* begin AVAILABLE DATA *
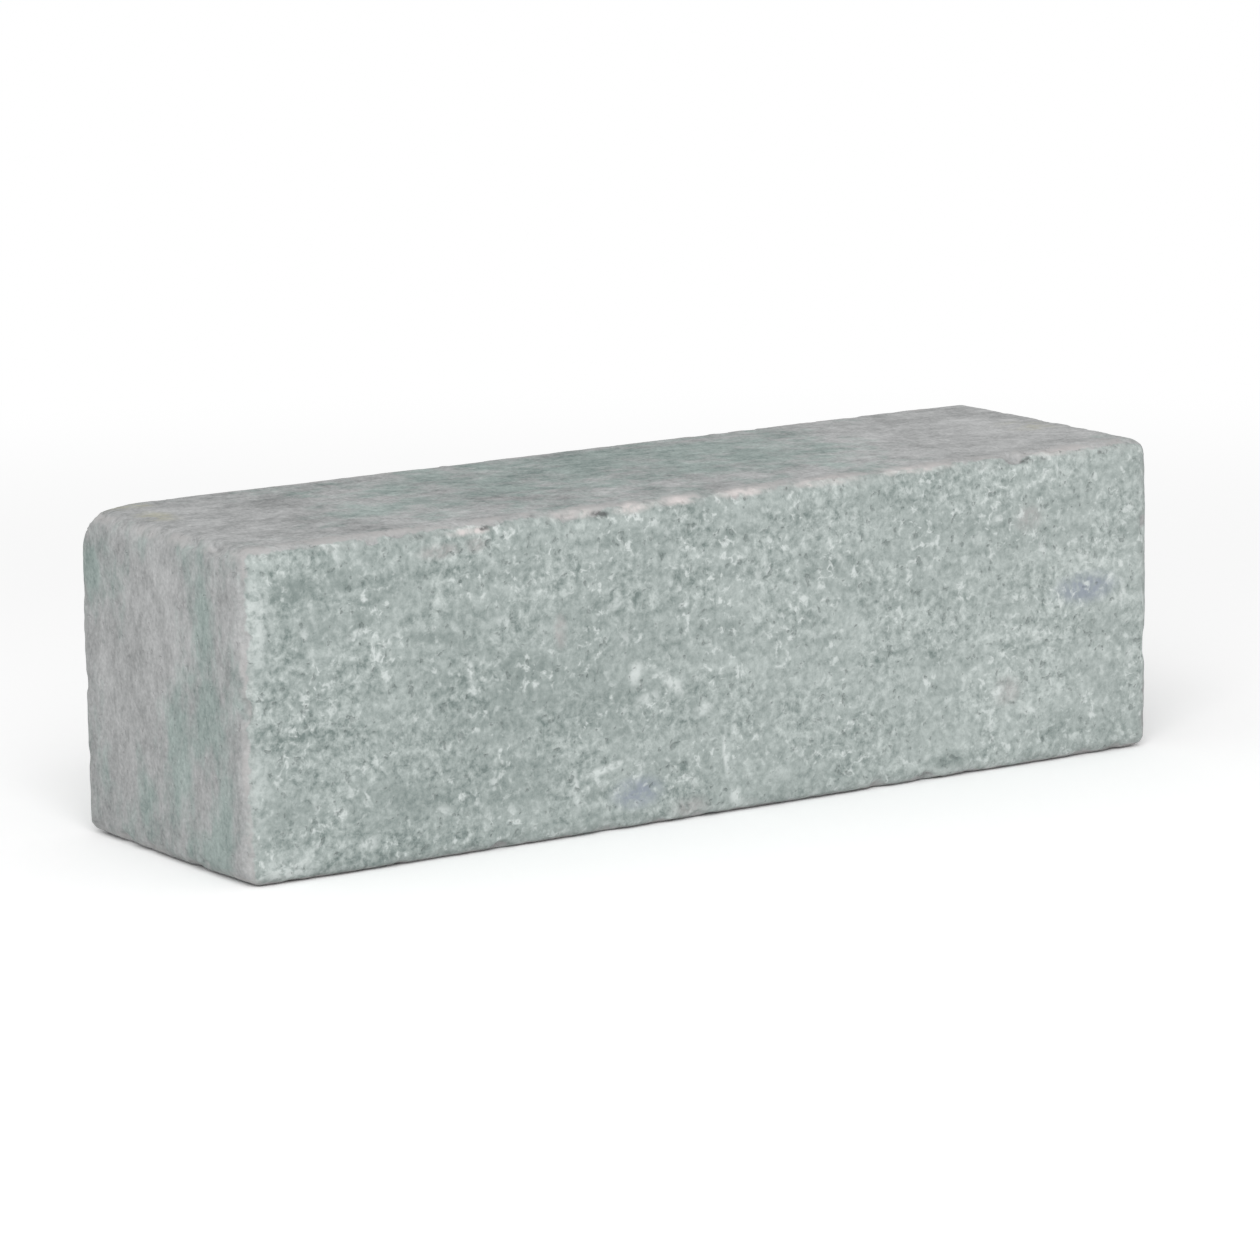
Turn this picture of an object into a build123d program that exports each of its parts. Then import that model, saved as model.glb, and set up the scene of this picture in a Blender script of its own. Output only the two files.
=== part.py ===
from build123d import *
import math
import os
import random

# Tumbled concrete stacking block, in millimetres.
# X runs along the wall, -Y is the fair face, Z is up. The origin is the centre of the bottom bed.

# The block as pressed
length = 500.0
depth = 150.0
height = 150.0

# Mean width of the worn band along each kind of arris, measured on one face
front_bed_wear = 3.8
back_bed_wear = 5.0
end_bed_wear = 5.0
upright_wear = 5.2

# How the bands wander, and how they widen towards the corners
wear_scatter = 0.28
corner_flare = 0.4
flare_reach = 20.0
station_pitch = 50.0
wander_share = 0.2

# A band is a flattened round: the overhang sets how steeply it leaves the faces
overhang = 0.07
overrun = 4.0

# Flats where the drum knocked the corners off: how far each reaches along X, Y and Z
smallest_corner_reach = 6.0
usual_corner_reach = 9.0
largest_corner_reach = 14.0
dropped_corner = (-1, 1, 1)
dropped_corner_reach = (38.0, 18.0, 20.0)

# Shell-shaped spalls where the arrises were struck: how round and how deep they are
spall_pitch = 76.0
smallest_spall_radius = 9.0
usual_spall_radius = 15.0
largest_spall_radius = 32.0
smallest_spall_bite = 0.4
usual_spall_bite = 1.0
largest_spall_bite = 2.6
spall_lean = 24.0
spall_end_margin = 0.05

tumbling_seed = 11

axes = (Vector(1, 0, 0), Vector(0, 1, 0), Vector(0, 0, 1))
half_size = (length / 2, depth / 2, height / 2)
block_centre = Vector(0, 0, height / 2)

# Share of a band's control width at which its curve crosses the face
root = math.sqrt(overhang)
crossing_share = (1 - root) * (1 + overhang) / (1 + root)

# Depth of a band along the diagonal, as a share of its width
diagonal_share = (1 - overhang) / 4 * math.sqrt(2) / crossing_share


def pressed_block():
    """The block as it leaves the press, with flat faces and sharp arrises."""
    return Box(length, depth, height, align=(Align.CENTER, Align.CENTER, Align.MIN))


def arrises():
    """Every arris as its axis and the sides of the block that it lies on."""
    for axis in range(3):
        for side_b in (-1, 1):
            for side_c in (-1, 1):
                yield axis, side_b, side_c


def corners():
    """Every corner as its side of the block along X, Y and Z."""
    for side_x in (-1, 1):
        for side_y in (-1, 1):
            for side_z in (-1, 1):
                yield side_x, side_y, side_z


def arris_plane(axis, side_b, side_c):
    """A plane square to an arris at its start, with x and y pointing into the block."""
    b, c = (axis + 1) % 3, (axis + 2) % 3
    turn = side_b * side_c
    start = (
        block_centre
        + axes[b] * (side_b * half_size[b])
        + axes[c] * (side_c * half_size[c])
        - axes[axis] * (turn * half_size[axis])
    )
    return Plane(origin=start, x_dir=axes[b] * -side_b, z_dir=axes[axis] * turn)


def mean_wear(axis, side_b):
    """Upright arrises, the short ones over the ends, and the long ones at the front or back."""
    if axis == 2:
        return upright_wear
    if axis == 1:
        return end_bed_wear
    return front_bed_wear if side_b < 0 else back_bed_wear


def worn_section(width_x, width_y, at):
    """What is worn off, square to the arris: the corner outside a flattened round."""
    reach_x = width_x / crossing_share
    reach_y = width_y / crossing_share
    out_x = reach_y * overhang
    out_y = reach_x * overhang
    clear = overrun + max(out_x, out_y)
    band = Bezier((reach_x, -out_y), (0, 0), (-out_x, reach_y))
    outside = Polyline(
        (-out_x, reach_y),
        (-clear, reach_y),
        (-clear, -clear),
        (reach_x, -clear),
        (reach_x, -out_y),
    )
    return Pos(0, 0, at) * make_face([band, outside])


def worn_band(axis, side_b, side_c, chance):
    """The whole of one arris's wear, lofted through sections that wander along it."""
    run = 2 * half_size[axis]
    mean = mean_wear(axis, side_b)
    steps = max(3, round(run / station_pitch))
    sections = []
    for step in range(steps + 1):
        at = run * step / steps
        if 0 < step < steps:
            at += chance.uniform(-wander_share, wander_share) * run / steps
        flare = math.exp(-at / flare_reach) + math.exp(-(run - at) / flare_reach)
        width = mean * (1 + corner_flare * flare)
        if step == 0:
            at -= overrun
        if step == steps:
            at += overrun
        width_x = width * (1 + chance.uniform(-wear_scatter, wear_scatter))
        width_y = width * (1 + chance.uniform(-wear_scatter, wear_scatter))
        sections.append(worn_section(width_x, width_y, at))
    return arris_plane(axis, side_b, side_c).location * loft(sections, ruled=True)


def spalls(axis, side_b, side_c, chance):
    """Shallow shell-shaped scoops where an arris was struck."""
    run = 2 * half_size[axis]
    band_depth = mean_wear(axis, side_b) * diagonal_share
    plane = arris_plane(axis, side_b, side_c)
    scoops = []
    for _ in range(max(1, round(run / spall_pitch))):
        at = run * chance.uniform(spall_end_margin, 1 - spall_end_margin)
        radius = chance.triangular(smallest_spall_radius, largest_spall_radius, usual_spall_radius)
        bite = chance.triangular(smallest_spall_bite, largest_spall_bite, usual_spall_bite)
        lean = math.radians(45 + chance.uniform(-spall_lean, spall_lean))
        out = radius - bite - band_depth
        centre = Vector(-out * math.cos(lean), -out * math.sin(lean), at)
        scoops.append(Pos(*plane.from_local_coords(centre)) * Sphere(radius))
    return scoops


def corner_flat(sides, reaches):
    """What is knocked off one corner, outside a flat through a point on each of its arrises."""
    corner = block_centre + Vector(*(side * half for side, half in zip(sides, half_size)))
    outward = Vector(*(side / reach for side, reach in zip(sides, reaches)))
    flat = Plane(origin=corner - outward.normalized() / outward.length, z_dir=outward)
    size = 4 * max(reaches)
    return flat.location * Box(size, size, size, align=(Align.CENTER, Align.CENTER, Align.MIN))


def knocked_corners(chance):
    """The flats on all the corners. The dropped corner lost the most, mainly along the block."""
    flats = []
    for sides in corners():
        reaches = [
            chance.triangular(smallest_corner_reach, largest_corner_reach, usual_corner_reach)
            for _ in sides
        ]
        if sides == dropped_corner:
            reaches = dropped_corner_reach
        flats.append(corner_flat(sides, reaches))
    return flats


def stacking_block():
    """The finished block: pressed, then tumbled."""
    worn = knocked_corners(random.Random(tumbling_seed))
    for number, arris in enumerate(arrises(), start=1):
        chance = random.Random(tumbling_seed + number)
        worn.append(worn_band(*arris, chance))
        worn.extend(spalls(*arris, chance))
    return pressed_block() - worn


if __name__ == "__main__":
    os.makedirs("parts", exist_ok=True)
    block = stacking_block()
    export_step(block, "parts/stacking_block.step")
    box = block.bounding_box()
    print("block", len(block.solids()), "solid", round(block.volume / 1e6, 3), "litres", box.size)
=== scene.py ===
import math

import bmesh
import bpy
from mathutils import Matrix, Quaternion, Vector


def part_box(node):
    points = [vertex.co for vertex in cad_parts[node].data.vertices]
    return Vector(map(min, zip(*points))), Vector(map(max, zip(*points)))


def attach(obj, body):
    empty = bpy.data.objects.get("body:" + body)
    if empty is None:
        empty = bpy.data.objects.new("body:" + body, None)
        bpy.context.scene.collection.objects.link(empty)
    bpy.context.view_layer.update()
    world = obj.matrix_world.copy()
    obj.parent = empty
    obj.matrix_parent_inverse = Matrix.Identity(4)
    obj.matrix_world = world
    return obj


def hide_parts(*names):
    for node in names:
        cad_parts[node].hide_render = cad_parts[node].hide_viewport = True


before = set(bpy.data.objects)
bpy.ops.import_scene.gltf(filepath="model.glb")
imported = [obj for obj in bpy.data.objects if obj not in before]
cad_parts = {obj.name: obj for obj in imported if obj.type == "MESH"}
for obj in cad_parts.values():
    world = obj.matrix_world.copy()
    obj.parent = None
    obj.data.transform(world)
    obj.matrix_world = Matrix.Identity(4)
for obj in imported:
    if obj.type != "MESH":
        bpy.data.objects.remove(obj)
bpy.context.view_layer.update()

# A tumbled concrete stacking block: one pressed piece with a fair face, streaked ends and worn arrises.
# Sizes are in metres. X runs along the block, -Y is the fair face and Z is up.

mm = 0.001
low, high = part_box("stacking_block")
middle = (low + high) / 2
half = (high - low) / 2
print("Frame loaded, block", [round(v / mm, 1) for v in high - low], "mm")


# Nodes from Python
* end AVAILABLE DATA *
Give again, word for word, the lines of the listing, starting at its first line and ending with the line containing "yield axis, side_b, side_c".

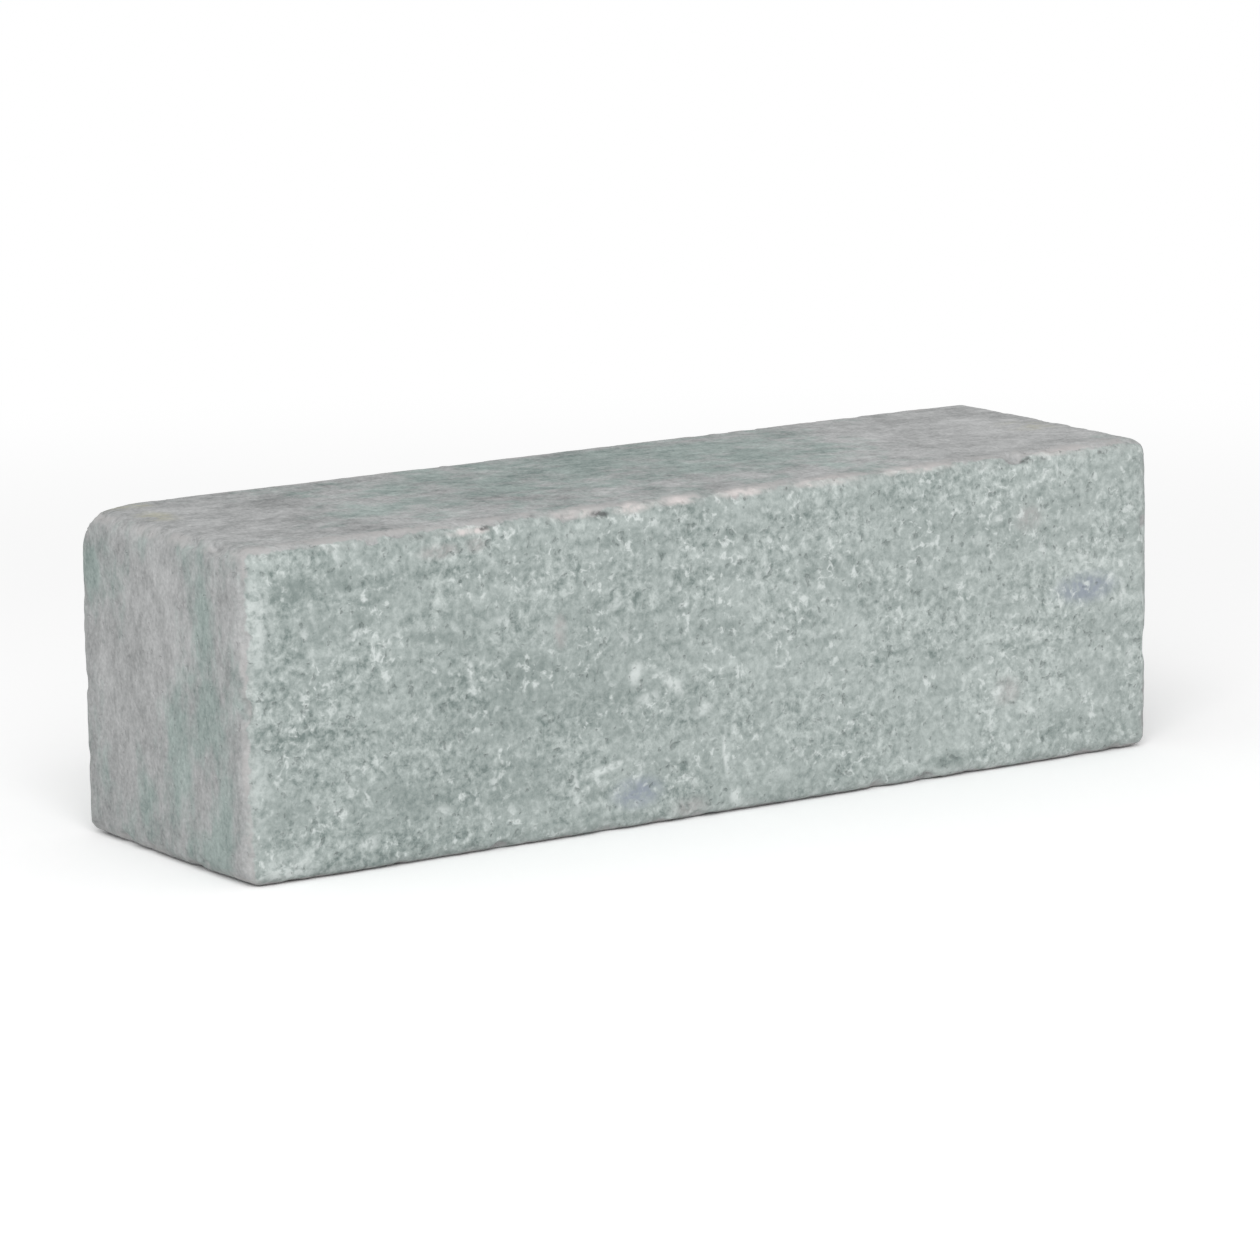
Turn this picture of an object into a build123d program that exports each of its parts. Then import that model, saved as model.glb, and set up the scene of this picture in a Blender script of its own. Output only the two files.
=== part.py ===
from build123d import *
import math
import os
import random

# Tumbled concrete stacking block, in millimetres.
# X runs along the wall, -Y is the fair face, Z is up. The origin is the centre of the bottom bed.

# The block as pressed
length = 500.0
depth = 150.0
height = 150.0

# Mean width of the worn band along each kind of arris, measured on one face
front_bed_wear = 3.8
back_bed_wear = 5.0
end_bed_wear = 5.0
upright_wear = 5.2

# How the bands wander, and how they widen towards the corners
wear_scatter = 0.28
corner_flare = 0.4
flare_reach = 20.0
station_pitch = 50.0
wander_share = 0.2

# A band is a flattened round: the overhang sets how steeply it leaves the faces
overhang = 0.07
overrun = 4.0

# Flats where the drum knocked the corners off: how far each reaches along X, Y and Z
smallest_corner_reach = 6.0
usual_corner_reach = 9.0
largest_corner_reach = 14.0
dropped_corner = (-1, 1, 1)
dropped_corner_reach = (38.0, 18.0, 20.0)

# Shell-shaped spalls where the arrises were struck: how round and how deep they are
spall_pitch = 76.0
smallest_spall_radius = 9.0
usual_spall_radius = 15.0
largest_spall_radius = 32.0
smallest_spall_bite = 0.4
usual_spall_bite = 1.0
largest_spall_bite = 2.6
spall_lean = 24.0
spall_end_margin = 0.05

tumbling_seed = 11

axes = (Vector(1, 0, 0), Vector(0, 1, 0), Vector(0, 0, 1))
half_size = (length / 2, depth / 2, height / 2)
block_centre = Vector(0, 0, height / 2)

# Share of a band's control width at which its curve crosses the face
root = math.sqrt(overhang)
crossing_share = (1 - root) * (1 + overhang) / (1 + root)

# Depth of a band along the diagonal, as a share of its width
diagonal_share = (1 - overhang) / 4 * math.sqrt(2) / crossing_share


def pressed_block():
    """The block as it leaves the press, with flat faces and sharp arrises."""
    return Box(length, depth, height, align=(Align.CENTER, Align.CENTER, Align.MIN))


def arrises():
    """Every arris as its axis and the sides of the block that it lies on."""
    for axis in range(3):
        for side_b in (-1, 1):
            for side_c in (-1, 1):
                yield axis, side_b, side_c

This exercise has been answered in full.